ERP databases, payroll systems, and project financial records usually require frequent backups, tested restore procedures, and immutable or protected copies where possible. Document repositories may need versioning, legal hold support, and region-aware replication. Disaster recovery design should define which systems fail over automatically, which are restored manually, and which can tolerate delayed recovery. Not every workload needs active-active architecture, but every critical workload needs a documented recovery path.
Testing is the differentiator. Construction firms should run restore drills for ERP databases, integration services, and document stores, not just infrastructure snapshots. Recovery plans should include dependencies such as identity services, DNS, certificates, and external integrations. A failover plan that restores servers but leaves payroll interfaces or document permissions broken is not operationally complete.
DevOps workflows and infrastructure automation
Business critical construction applications benefit from DevOps workflows even when the application stack includes commercial ERP or vendor-managed components. The goal is not to force every system into a pure software delivery model. The goal is to standardize environment provisioning, configuration control, release validation, and operational change management. Infrastructure automation reduces drift across production and non-production environments and makes audits, troubleshooting, and scaling more predictable.
A mature approach uses infrastructure as code for networks, compute, storage, identity dependencies, monitoring agents, and backup policies. Application deployment pipelines should include configuration validation, security checks, and rollback procedures. For packaged applications, teams can still automate surrounding infrastructure, middleware, integration runtimes, and reporting services. This is especially useful during cloud migration considerations, where repeatable builds reduce cutover risk and simplify parallel testing.
DevOps workflows should also reflect enterprise change control. Construction firms often have strict blackout periods around payroll, month-end close, and major project billing cycles. Release pipelines should incorporate approval gates, maintenance windows, and post-deployment verification steps tied to business calendars. Automation is most effective when it supports operational discipline rather than bypassing it.
Automation opportunities with immediate operational value
- Provisioning standardized landing zones for ERP, integration, and reporting workloads
- Automating patch baselines, configuration drift detection, and policy enforcement
- Deploying monitoring agents, log pipelines, and backup policies through code
- Creating repeatable non-production environments for testing upgrades and integrations
- Using CI/CD pipelines for APIs, middleware, and custom extensions around packaged applications
Monitoring, reliability, and service operations
Monitoring and reliability in construction cloud hosting should be tied to business services, not just infrastructure metrics.
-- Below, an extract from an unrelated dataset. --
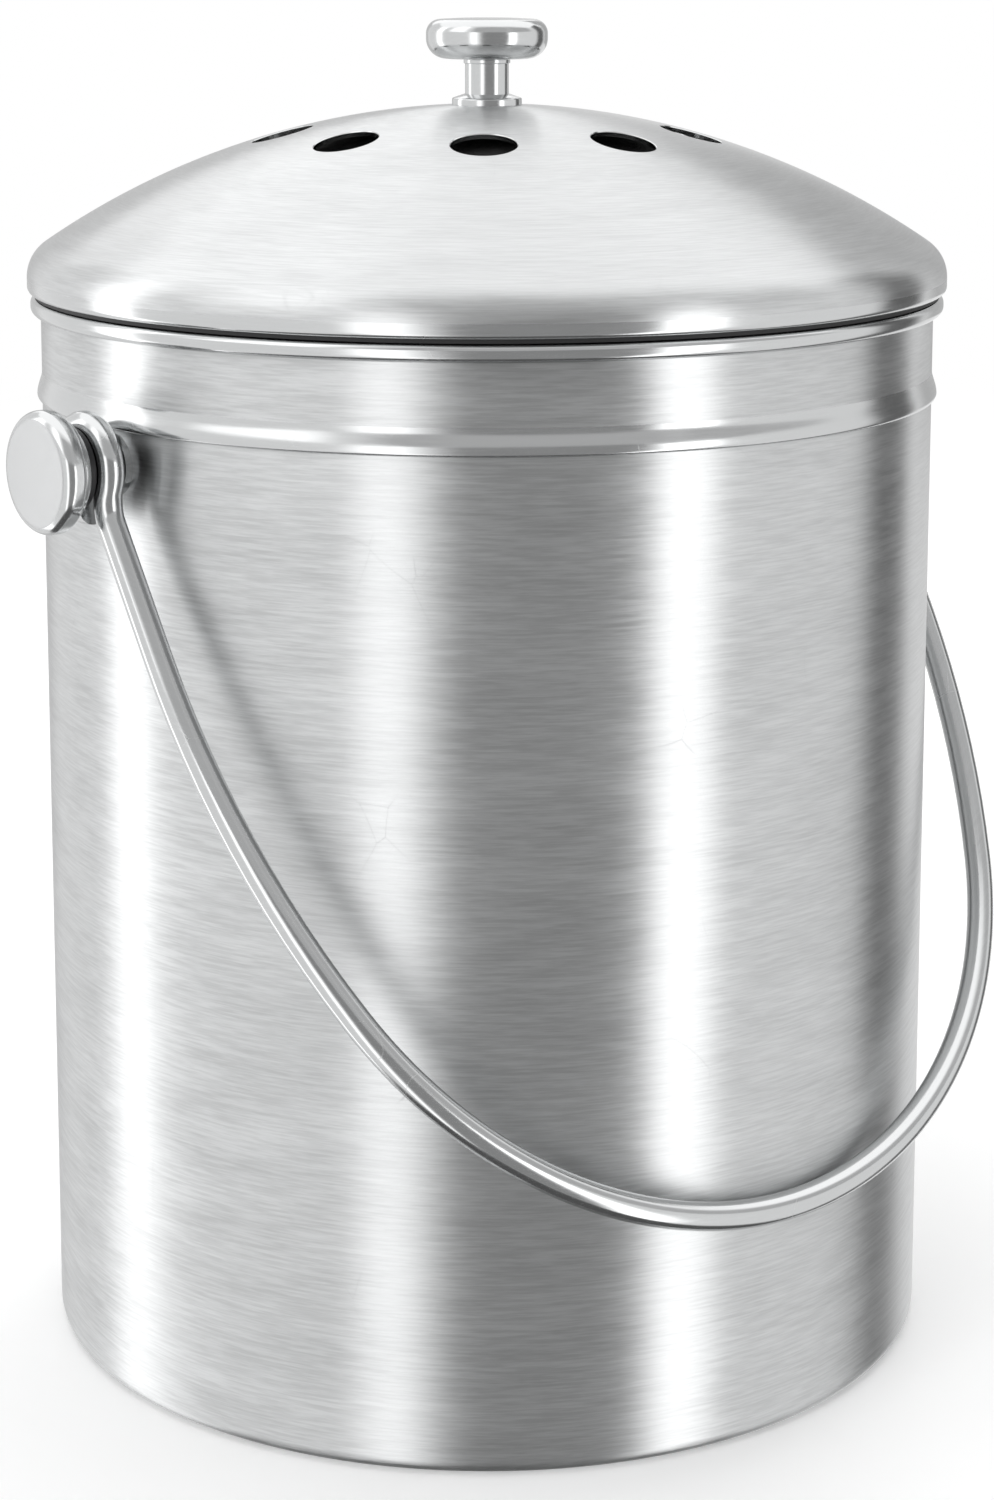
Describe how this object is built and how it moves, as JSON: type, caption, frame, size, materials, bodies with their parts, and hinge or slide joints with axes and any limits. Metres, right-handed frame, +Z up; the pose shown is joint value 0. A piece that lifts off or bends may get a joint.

CPU and memory alerts are useful, but they do not tell operations teams whether payroll batches are delayed, project cost imports are failing, or field users cannot retrieve drawings. Effective observability combines infrastructure telemetry with application logs, transaction monitoring, integration health, and user experience indicators.
Service operations should define clear ownership across infrastructure, application support, security, and vendor teams. Many outages in construction environments are not caused by a single platform failure but by a chain of issues involving identity, networking, middleware, and external service dependencies. Runbooks should document escalation paths, dependency maps, and recovery actions for the most important business processes, including invoice processing, payroll, project reporting, and document access.
Reliability targets should be realistic. Not every system needs the same service level objective, and overengineering every workload increases cost without proportional business value. Prioritize the applications that directly affect project execution, financial close, and contractual obligations. Then align monitoring depth, on-call coverage, and redundancy investment to those priorities.
Cost optimization without weakening resilience
Cost optimization in enterprise cloud hosting is often mishandled when teams focus only on reducing compute spend. For construction firms, the larger cost drivers can include overprovisioned storage, duplicate environments, unmanaged data egress, excessive backup retention, and underused disaster recovery resources. A better approach is to map cost to business value and operational necessity.
Production ERP and financial systems may justify reserved capacity, premium storage tiers, and stronger support coverage. Development and test environments often do not. Non-production systems can be scheduled, rightsized, or rebuilt on demand through infrastructure automation. Reporting workloads may be shifted to lower-cost compute windows or optimized through data lifecycle policies. Document repositories should use tiered storage where retrieval patterns support it, but teams must understand the latency and access cost implications before moving active project data to colder tiers.
Cost governance should include tagging standards, budget alerts, environment ownership, and periodic architecture reviews. This is particularly important after acquisitions or rapid project expansion, when duplicate integrations, legacy virtual machines, and temporary environments tend to accumulate. Sustainable cost optimization comes from governance and design discipline, not one-time cleanup exercises.
Cloud migration considerations and enterprise deployment guidance
Cloud migration considerations for construction firms should begin with application dependency mapping and business calendar analysis. Migrating during payroll processing, quarter close, or major project mobilization creates unnecessary risk. A phased migration plan should identify which systems can be rehosted quickly, which need refactoring or vendor coordination, and which should remain in place temporarily. Integration sequencing matters because ERP, payroll, document management, and reporting systems are usually tightly connected.
Enterprise deployment guidance should include a landing zone with standardized networking, identity integration, logging, backup policies, and security baselines before application migration starts. This prevents each project team from creating inconsistent environments. Pilot migrations should focus on representative workloads, not only easy ones, so teams can validate performance, access patterns, and operational support models under realistic conditions.
For construction firms running business critical applications, the most effective hosting strategy is usually a governed hybrid model: SaaS where standardization is beneficial, dedicated cloud architecture where control and performance matter, and automation across both. The result is not simply a cloud footprint. It is an operating model that supports project delivery, financial accuracy, security, and recoverability at enterprise scale.